• [GOAL]: Reproduce only this span: the line containing "Continue the OpenSCAD", the line containing "of the paddle's", and every line between them, all exactly as given.

CAD and scene scripts:

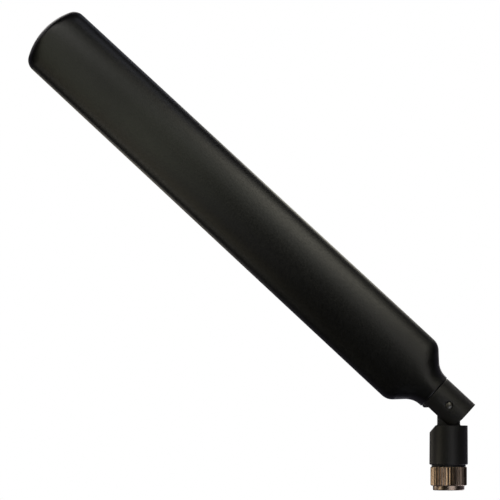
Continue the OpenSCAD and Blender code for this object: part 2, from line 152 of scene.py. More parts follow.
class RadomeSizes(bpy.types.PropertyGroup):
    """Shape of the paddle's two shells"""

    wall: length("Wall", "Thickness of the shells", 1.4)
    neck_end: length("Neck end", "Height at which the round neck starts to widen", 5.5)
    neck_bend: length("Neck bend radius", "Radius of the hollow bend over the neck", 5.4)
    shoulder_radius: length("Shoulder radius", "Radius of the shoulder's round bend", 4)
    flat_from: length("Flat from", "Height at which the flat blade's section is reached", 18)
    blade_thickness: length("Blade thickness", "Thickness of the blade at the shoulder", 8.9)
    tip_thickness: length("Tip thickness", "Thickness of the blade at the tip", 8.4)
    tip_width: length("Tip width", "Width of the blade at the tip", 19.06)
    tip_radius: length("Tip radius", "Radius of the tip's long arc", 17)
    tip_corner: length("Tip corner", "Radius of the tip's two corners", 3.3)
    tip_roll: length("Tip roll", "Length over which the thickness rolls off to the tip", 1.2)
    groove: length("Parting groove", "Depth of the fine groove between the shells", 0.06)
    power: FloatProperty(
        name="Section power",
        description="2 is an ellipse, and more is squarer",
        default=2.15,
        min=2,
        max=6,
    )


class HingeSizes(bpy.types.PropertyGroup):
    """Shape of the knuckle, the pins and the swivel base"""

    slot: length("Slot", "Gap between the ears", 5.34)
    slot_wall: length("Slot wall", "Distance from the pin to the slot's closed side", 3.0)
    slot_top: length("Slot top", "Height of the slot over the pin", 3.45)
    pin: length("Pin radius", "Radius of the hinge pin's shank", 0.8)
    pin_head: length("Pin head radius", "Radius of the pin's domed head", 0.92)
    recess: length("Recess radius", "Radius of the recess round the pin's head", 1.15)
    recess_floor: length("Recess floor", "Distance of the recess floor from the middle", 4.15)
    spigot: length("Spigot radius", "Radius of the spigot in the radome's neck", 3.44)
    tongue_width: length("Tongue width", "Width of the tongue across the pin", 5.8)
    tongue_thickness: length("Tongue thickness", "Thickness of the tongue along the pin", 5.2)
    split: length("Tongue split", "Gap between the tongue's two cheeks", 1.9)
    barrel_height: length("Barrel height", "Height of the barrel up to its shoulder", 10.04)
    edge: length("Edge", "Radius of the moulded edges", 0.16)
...
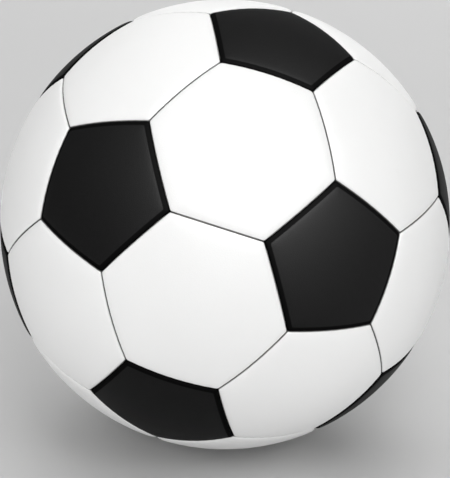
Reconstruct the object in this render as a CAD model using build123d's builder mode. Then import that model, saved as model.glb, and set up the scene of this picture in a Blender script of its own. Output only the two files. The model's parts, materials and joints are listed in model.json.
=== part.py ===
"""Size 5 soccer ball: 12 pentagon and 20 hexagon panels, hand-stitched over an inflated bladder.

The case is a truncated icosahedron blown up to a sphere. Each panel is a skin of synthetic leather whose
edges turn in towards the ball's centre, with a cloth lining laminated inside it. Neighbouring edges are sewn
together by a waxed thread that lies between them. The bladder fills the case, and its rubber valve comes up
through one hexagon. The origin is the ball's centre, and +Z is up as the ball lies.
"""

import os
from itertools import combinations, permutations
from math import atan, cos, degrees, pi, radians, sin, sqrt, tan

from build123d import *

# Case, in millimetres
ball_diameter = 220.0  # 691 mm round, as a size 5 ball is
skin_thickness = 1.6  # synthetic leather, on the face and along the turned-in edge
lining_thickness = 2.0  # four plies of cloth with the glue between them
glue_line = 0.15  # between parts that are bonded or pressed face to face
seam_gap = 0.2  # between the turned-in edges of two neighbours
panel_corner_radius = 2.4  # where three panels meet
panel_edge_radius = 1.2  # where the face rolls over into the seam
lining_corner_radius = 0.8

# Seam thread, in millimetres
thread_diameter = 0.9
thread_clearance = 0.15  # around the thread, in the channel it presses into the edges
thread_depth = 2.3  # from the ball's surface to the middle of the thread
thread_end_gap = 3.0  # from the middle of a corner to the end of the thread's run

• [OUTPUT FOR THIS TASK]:
Continue the OpenSCAD and Blender code for this object: part 2, from line 152 of scene.py. More parts follow.
class RadomeSizes(bpy.types.PropertyGroup):
    """Shape of the paddle's two shells"""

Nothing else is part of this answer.